Over the summer, Trena Pilegaard, a second-year student at our Washington, D.C. location, completed her cardiac rotation at Christ Hospital in Cincinnati, Ohio. Trena found the experience an invaluable one, studying topics such as drug titration, early identification of arrhythmias, codes, and the intricacies the heart itself.
The rotation, which is one of the CWRU MSA Program mandatory specialty rotations, exposed Trena to a number of drugs that she had not had the opportunity to use at her primary site, MedStar Washington Hospital Center, in Washington, D.C. In the operating room, she had the opportunity to work alongside an expert cardiac anesthesia team.
“The staff’s knowledge of cardiac anesthesia combined with their knack for teaching made the rotation at Christ Hospital a wonderful experience,” Trena said.
“I really appreciated that the hospital’s set routine for the procedures in the heart rooms, and that those procedures were clearly documented for students. For me, this facilitated a deeper understanding of cardiac anesthesia because I didn’t have to worry about what was physically needed for the procedure as per hospital standards, and could instead focus on learning about the procedure itself and the effects that could be expected on the patient.”
Each day, Trena would arrive at the hospital at 6:00 am and would be in her room by 6:15 am to start set-up. The first case would typically begin by 6:50 am, and she would work on cases until her shift ended around 3:00 pm.
Afterwards, she balanced her time between academics and exploration. “I would head back to my apartment, exercise, and then study for the rest of the afternoon. I would try to focus my study on topics pertaining specifically to anesthesia and its effects on the heart and circulatory system to reinforce what I had learned in the operating room that day. I also dedicated my Saturday mornings studying, usually in a local coffee shop. In my free time, I would explore the area, relax with a book, talk to family on the phone, or run errands.”
Trena, who spent several years abroad prior to beginning the MSA Program, stressed taking time to explore in your off-site clinical rotations. “Cincinnati is surrounded by farmland, and has a much slower pace of life than Washington, D.C. It’s rich in traditions from the people who settled that area.
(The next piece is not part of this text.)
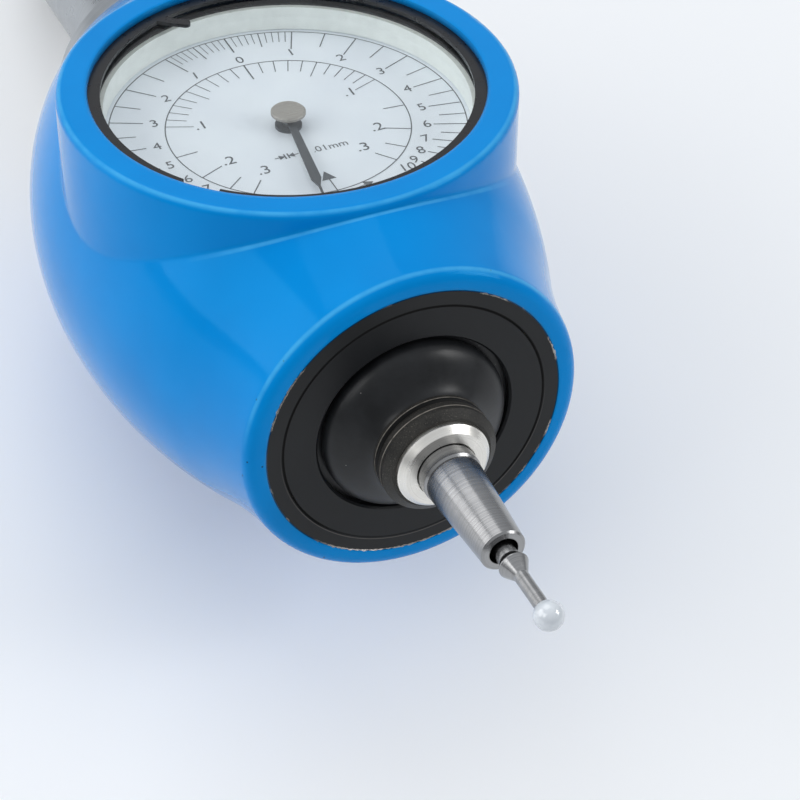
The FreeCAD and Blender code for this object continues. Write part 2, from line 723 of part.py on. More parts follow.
def probe_arm():
    """One turned piece: tail ball, tail, joint ball, neck, flange and screwed spigot."""
    flange_back = BOOT_LIP_STATION + ARM_FLANGE_THICK
    pieces = [
        ball(JOINT_BALL_R, JOINT_STATION),
        rod(TAIL_R, JOINT_STATION, TAIL_STATION),
        ball(TAIL_BALL_R, TAIL_STATION),
        rod(ARM_NECK_R, flange_back, JOINT_STATION),
        turned([
            (0, BOOT_LIP_STATION),
            (ARM_FLANGE_R, BOOT_LIP_STATION),
            (ARM_FLANGE_R, flange_back - ARM_FLANGE_BEVEL),
            (ARM_NECK_R, flange_back + ARM_FLANGE_FOOT),
            (0, flange_back + ARM_FLANGE_FOOT),
        ]),
        rod(ARM_SPIGOT_R, BOOT_LIP_STATION - ARM_SPIGOT_LENGTH, BOOT_LIP_STATION),
    ]
    solid = pieces[0].multiFuse(pieces[1:]).removeSplitter()
    hole = Part.makeCylinder(CROSS_PIN_R + RUNNING, 4 * JOINT_BALL_R,
                             at(-2 * JOINT_BALL_R, JOINT_STATION, 0), CROSS_AXIS)
    return solid.cut(hole)


def rear_washer():
    """The washer that traps the boot's lip, chamfered towards the next one."""
    return turned([
        (WASHER_BORE_R, BOOT_LIP_FRONT),
        (REAR_WASHER_R, BOOT_LIP_FRONT),
        (REAR_WASHER_R, REAR_WASHER_FRONT + WASHER_GROOVE_DEPTH),
        (WASHER_GROOVE_R, REAR_WASHER_FRONT),
        (WASHER_BORE_R, REAR_WASHER_FRONT),
    ])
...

I would Google free things to do in Cincinnati and things to do in the nearby area. I feel like people live in a city or area for a reason, and I like to try and find the “aha” moment that lets me know why they live there.”
She had specific recommendations, too.
“You should always go to the local art museum. That is usually a hub of culture and history for that area. You can learn a lot about a city from their art and from where they keep their art. And scope out the food scene—see what traditions and cultures are influencing the food there.”